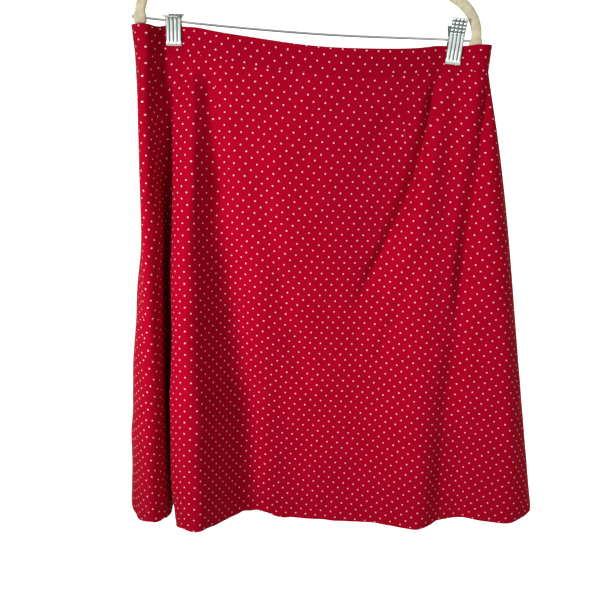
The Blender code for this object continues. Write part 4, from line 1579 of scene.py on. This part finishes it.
def cotton(name, shift_across, shift_down, turn, shade=1.0):
    """Pin-dot cotton, whose dots start at this place on the cloth's own map.

    The ground's two dyes are both multiplied by the last value; under 1 it paints shade into the
    colour.
    """
    dyes = [tuple(shade * part for part in dye) for dye in CRIMSON]
    cloth = mottled(
        name, dyes, scale=28.0, amount=0.35, rough=(0.72, 0.82), relief=(0.9 * MM, 0.5), grain=True,
        Specular_IOR_Level=0.02, Specular_Tint=(1.0, 0.05, 0.1),
        Sheen_Weight=0.05, Sheen_Roughness=0.5, Sheen_Tint=(1.0, 0.02, 0.08),
    )
    tree = cloth.tree
    dots = placed_group(
        tree, DOTS, cloth.place, Pitch_Across=DOT_PITCH_ACROSS, Pitch_Down=DOT_PITCH_DOWN,
        Radius=DOT_RADIUS, Shift_Across=shift_across, Shift_Down=shift_down, Turn=turn,
    ).outputs["Mask"]
    dotted = mixed(tree, dots, cloth.patches["Colour"], DOT_WHITE)
    feed(tree, cloth.shader["Base Color"], dotted)
    threads = placed_group(tree, WEAVE, cloth.place).outputs["Height"]
    crumple = noise_node(tree, cloth.place, 55.0, detail=3.0, roughness=0.55).outputs["Fac"]
    raised = math_node(tree, "MULTIPLY", dots, DOT_RAISED)
    fine = math_node(tree, "MULTIPLY_ADD", threads, THREAD_RAISED, raised)
    height = math_node(tree, "MULTIPLY_ADD", crumple, CRUMPLE_RAISED, fine)
    feed(tree, cloth.bump.inputs["Height"], height)
    return cloth.material


def plated_steel(name, colours, paint_groove_shade=False):
    """Plated steel, a little hazy, with fine scratches; grooves are rougher, with painted shade."""
    plate = mottled(
        name, colours, scale=70.0, amount=0.5, rough=(0.28, 0.36), relief=(0.004 * MM, 0.3),
        nap=(2400.0, 2.0, 0.6), Metallic=1.0,
    )
    if paint_groove_shade:
        # Painted shade: where the map says the steel lies deep between the ribs, its colour is
        # mixed to dark.
        depth = node(plate.tree, "SeparateXYZ", {0: grain_of(plate.tree)}).outputs["X"]
        hollow = soft_range(plate.tree, depth, *GROOVE_SHADE_EDGES, 0.0, 1.0)
        colour = mixed(plate.tree, hollow, plate.patches["Colour"], GROOVE_PAINTED_SHADE)
        dull = math_node(plate.tree, "MULTIPLY_ADD", hollow, GROOVE_DULL, plate.rough)
        feed(plate.tree, plate.shader["Base Color"], colour)
        feed(plate.tree, plate.shader["Roughness"], dull)
    return plate.material


panel_cotton = cotton("crimson_cotton", 1.35 * MM, -5.1 * MM, turn=0.0)
# Painted shade: the waistband's cotton is the panels' cotton made darker.
band_cotton = cotton(
    "crimson_waistband", -4.35 * MM, 0.76 * MM, turn=math.radians(-1.6), shade=0.93
)
cream_flock = mottled(
    "cream_flock", FLOCK, scale=120.0, amount=0.7, rough=(0.88, 1.0), relief=(0.35 * MM, 0.7),
    nap=(2600.0, 2.0, 0.7), Specular_IOR_Level=0.1, Sheen_Weight=0.5, Sheen_Roughness=0.35,
).material
steel = plated_steel("bright_steel", STEEL)
# The clip plates' steel, with painted shade in its grooves.
ribbed_steel = plated_steel("ribbed_steel", STEEL, paint_groove_shade=True)
wire_steel = plated_steel("wire_steel", WIRE)
crimson_thread = mottled(
    "crimson_thread", CRIMSON, scale=400.0, amount=0.8, rough=(0.55, 0.7),
    relief=(0.05 * MM, 0.6), nap=(5200.0, 1.0, 0.5), Specular_IOR_Level=0.2,
).material
print("materials:", [made.name for made in bpy.data.materials if made.users == 0])

# %% [markdown]
# ## A plain studio
#
# White paper runs from the floor up behind the object in one soft sweep, and glows a little
# so that it stays white. A soft spot lamp to the left and in front gives the folds their
# bright and dark sides and fades towards the waist and the hem, and a weak wide lamp fills
# the right. The sky is white for the camera, less bright in metal, and dimmer and warmer
# again as a light on cloth.

# %% Stage and lights
FLOOR_LEVEL = -1.2
WALL_AT = 1.85
SWEEP_RADIUS = 0.06
STAGE_HALF = 6.0
STAGE_FRONT = -4.0
STAGE_TOP = 5.0
SWEEP_POINTS = 9
PAPER_GLOW = 1.0
SKY_FOR_CAMERA = 1.0
SKY_AS_LIGHT = 0.35
SKY_IN_METAL = 0.75
SKY_WARMTH = (1.0, 0.94, 0.76)
SPOT_ANGLE = math.radians(46)
# Places and sizes are in metres, the power in watts.
Lamp = namedtuple("Lamp", "name kind place aim size power")
LAMPS = (
    Lamp("key", "SPOT", (-0.98, -1.02, -0.38), (-0.03, 0.0, -0.475), 0.42, 82),
    Lamp("fill", "AREA", (1.2, -1.8, -0.2), (0.0, 0.0, -0.5), 1.4, 7),
)


def paper_sweep():
    """Floor, a quarter circle and a wall, as one line carried from left to right."""
    turn = np.linspace(0, np.pi / 2, SWEEP_POINTS)
    bend_y = WALL_AT - SWEEP_RADIUS + SWEEP_RADIUS * np.sin(turn)
    bend_z = FLOOR_LEVEL + SWEEP_RADIUS - SWEEP_RADIUS * np.cos(turn)
    y = np.concatenate([[STAGE_FRONT], bend_y, [WALL_AT]])
    z = np.concatenate([[FLOOR_LEVEL], bend_z, [STAGE_TOP]])
    x = np.array([-STAGE_HALF, STAGE_HALF])
    grid = np.stack(np.broadcast_arrays(x[None], y[:, None], z[:, None]), axis=-1)
    number = np.arange(grid[..., 0].size).reshape(grid.shape[:2])
    return mesh_piece("paper_sweep", grid.reshape(-1, 3), grid_quads(number))


def set_lamp(lamp):
    """Puts a lamp at its place, turned to face its aim."""
    light = bpy.data.lights.new(lamp.name, lamp.kind)
    light.energy = lamp.power
    if lamp.kind == "AREA":
        light.shape = "SQUARE"
        light.size = lamp.size
    else:
        light.shadow_soft_size = lamp.size / 2
        light.spot_size = SPOT_ANGLE
        light.spot_blend = 1.0
    made = bpy.data.objects.new(lamp.name, light)
    made.location = lamp.place
    x, y, z = np.array(lamp.aim) - np.array(lamp.place)
    made.rotation_euler = (math.atan2(math.hypot(x, y), -z), 0, math.atan2(-x, y))
    bpy.context.scene.collection.objects.link(made)


sweep = paper_sweep()
paper = mottled(
    "white_paper", PAPER, scale=2.0, amount=0.3, Roughness=0.9, Emission_Color=(1, 1, 1),
    Emission_Strength=PAPER_GLOW,
)
sweep.data.materials.append(paper.material)
sweep.visible_diffuse = False
sweep.visible_shadow = False
sweep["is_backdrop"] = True
for lamp in LAMPS:
    set_lamp(lamp)

world = bpy.data.worlds.new("pale_sky")
bpy.context.scene.world = world
world.use_nodes = True
air = world.node_tree
rays = node(air, "LightPath", {}).outputs
light = soft_range(air, rays["Is Glossy Ray"], 0.0, 1.0, SKY_AS_LIGHT, SKY_IN_METAL)
level = soft_range(air, rays["Is Camera Ray"], 0.0, 1.0, light, SKY_FOR_CAMERA)
tint = mixed(air, rays["Is Diffuse Ray"], (1, 1, 1), SKY_WARMTH)
feed_named(air, air.nodes["Background"].inputs, {"Strength": level, "Color": tint})
bpy.context.scene.view_settings.view_transform = "Standard"

# %% [markdown]
# ## Everything rides on the frame
#
# Each piece takes its material, rides on the one body and stands for its plain solid, which
# is hidden. A panel is part of a ring, so its flat area is less than its width times its
# length.

pieces = [
    (skirt_front, "front_panel", "panel_cloth", panel_cotton),
    (skirt_back, "back_panel", "panel_cloth", panel_cotton),
    (band_front, "waistband_front", "band_cloth", band_cotton),
    (band_back, "waistband_back", "band_cloth", band_cotton),
    (hanger_arms, "hanger_body", "flock", cream_flock),
    (crossbar, "hanger_rod", "bright_steel", wire_steel),
    (wire_hook, "hook", "bright_steel", steel),
    (collar, "hook_collar", "bright_steel", steel),
]
for piece, solid in clip_pieces:
    finish = ribbed_steel if "plate" in piece.name else steel
    pieces.append((piece, solid, "bright_steel", finish))
for piece, solid, slot, material in pieces:
    piece.data.materials.append(material)
    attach(piece, "root")
    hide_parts(solid)
for piece in (stitches_front, stitches_back):
    piece.data.materials.append(crimson_thread)
    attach(piece, "root")

# %% The two boxes
low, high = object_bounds()
grown = [max(cad_low[i] - low[i], high[i] - cad_high[i]) / MM for i in range(3)]
print("the visual box reaches past the frame's by, in mm:", [round(g, 1) for g in grown])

──────────────────────────────

● OBJECTIVE
Please repeat word for word the lines above that run from the beginning through the line containing "cloth's own map.", keeping both the first and that last line.

● COMPLETED EXERCISE
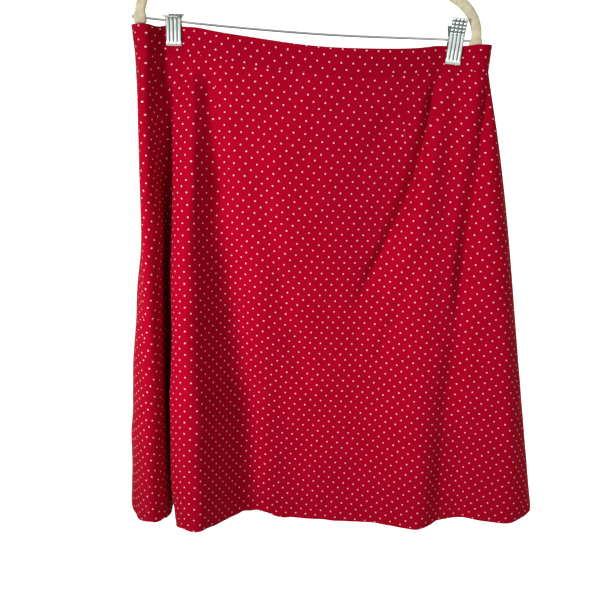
The Blender code for this object continues. Write part 4, from line 1579 of scene.py on. This part finishes it.
def cotton(name, shift_across, shift_down, turn, shade=1.0):
    """Pin-dot cotton, whose dots start at this place on the cloth's own map.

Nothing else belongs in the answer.